Is PCP easier to get than a loan?
Because PCP usually results in lower monthly payments, yes: it should be somewhat easier to qualify for a PCP deal than for a personal loan. Another simple way to increase your chances of being accepted for finance is to reduce the amount you’re borrowing (which usually means choosing a cheaper car).
However, it’s worth considering that with a PCP agreement, you need to pay a higher proportion of the total cost of the car upfront in the form of a deposit (usually around 10% of the price of the car).
It might also be worth looking at another type of car finance: personal contract hire (PCH), where you make a series of monthly payments but never own the car outright – at the end of the contract, you give the car back to the finance provider without the option of a balloon payment but can switch to another model.

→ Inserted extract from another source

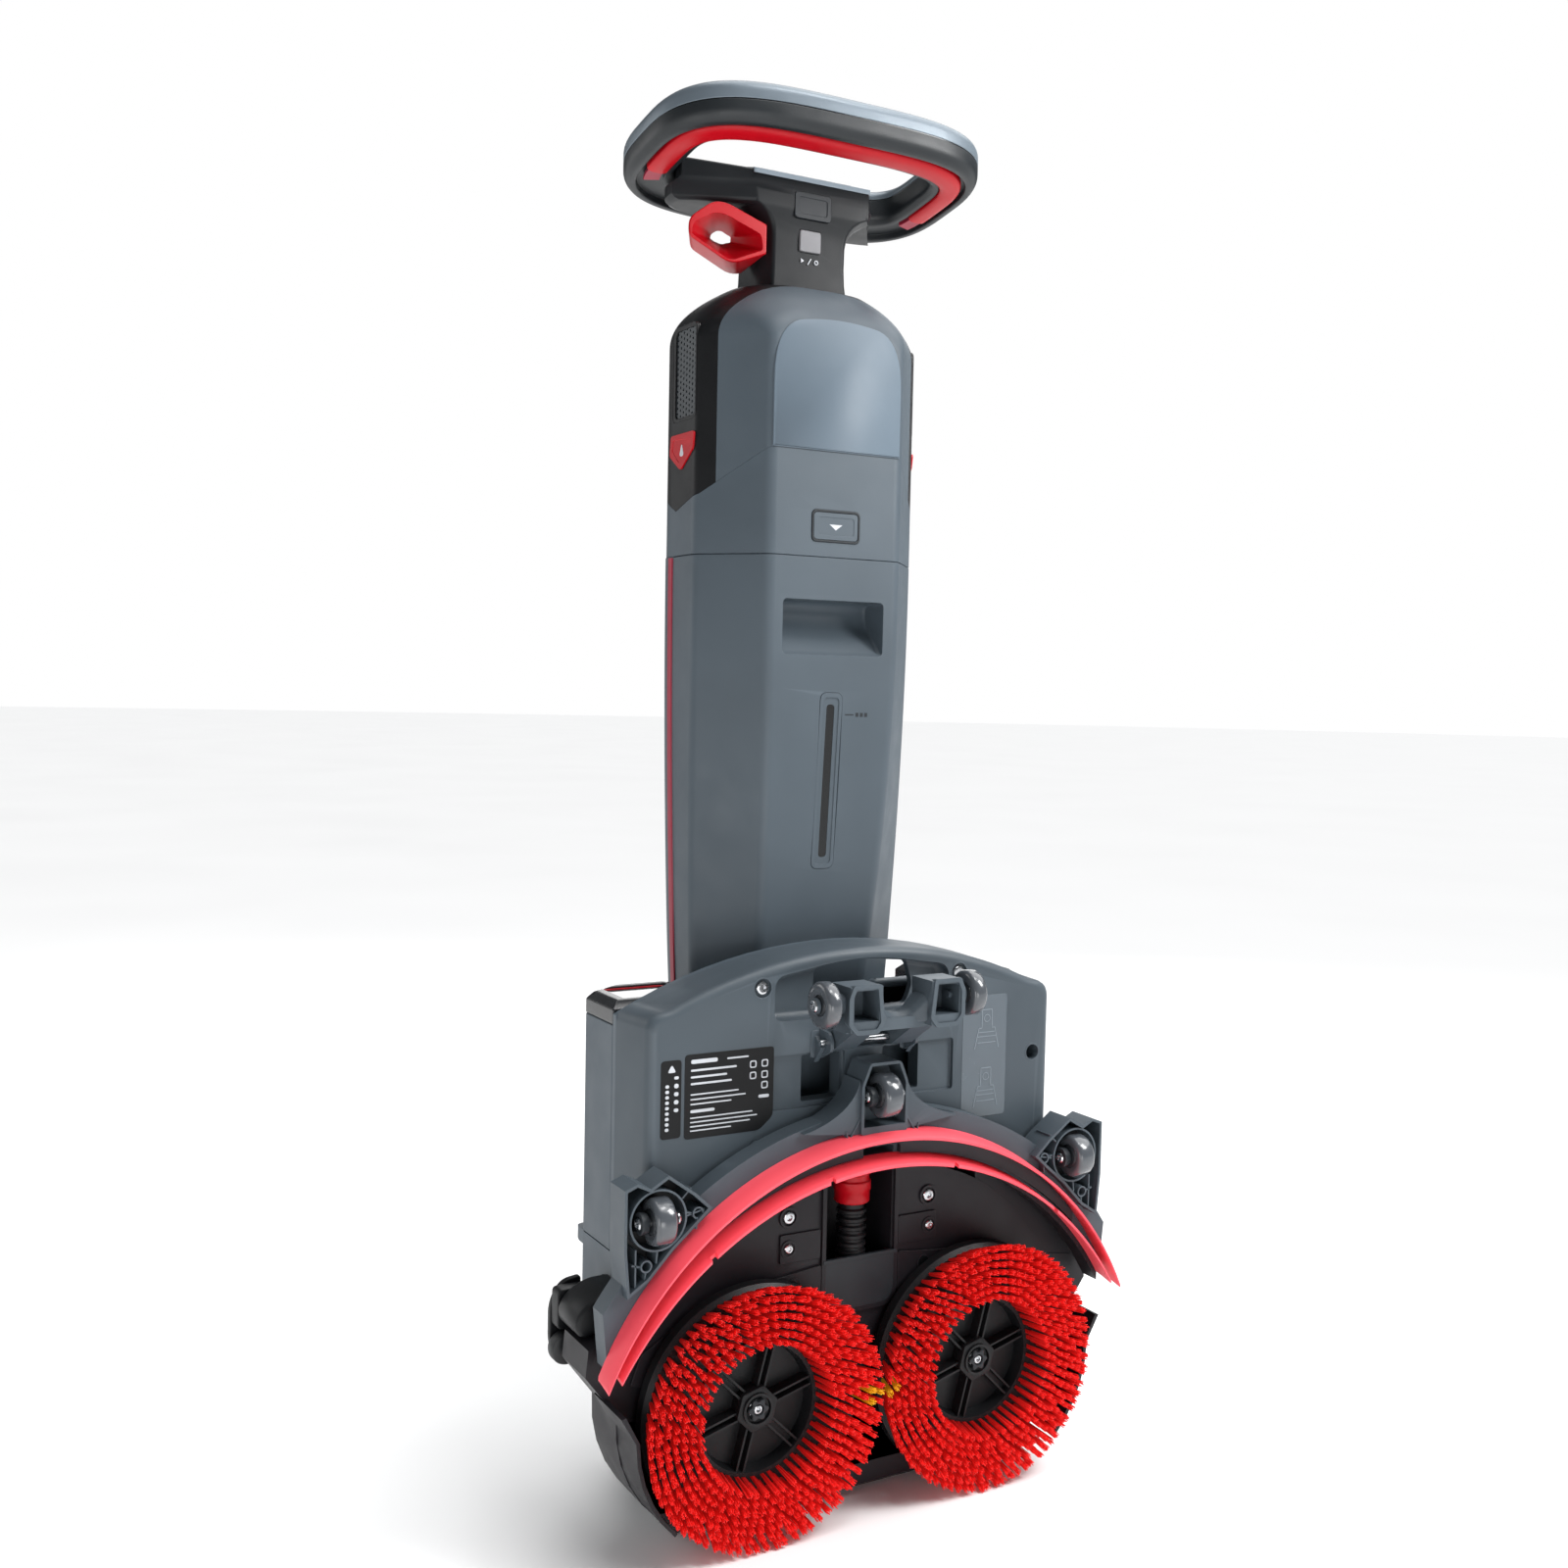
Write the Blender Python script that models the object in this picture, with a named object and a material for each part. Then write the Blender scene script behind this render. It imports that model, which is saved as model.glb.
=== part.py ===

For more on this topic, take a look at our guide to what credit score you’ll need to finance a car.
Do banks do PCP loans?
Yes – banks are also able to offer PCP and HP (hire purchase) agreements alongside other car finance options. That’s great for car buyers – more options in the market mean that banks and dealers need to work harder to offer you the most competitive deal.
Can I get PCP finance if I don’t go to a car dealer?
Yes: banks and other lenders can also offer PCP deals, giving you extra flexibility. You can also arrange your own finance, even if you’re going to a dealer: although dealers have a reputation for pushing their deals hard, you don’t have to accept them.
What happens if I want to sell my car on a PCP deal?
Unlike with a personal loan, with a PCP deal, you can’t sell your car midway through the agreement – it’s not yours to sell. However, you can usually return your car to the lender – in this case, you’ll need to cover the shortfall between what you’ve paid to date and the current value of the car after depreciation, as well as a fee in some cases (this will depend on your lender’s terms).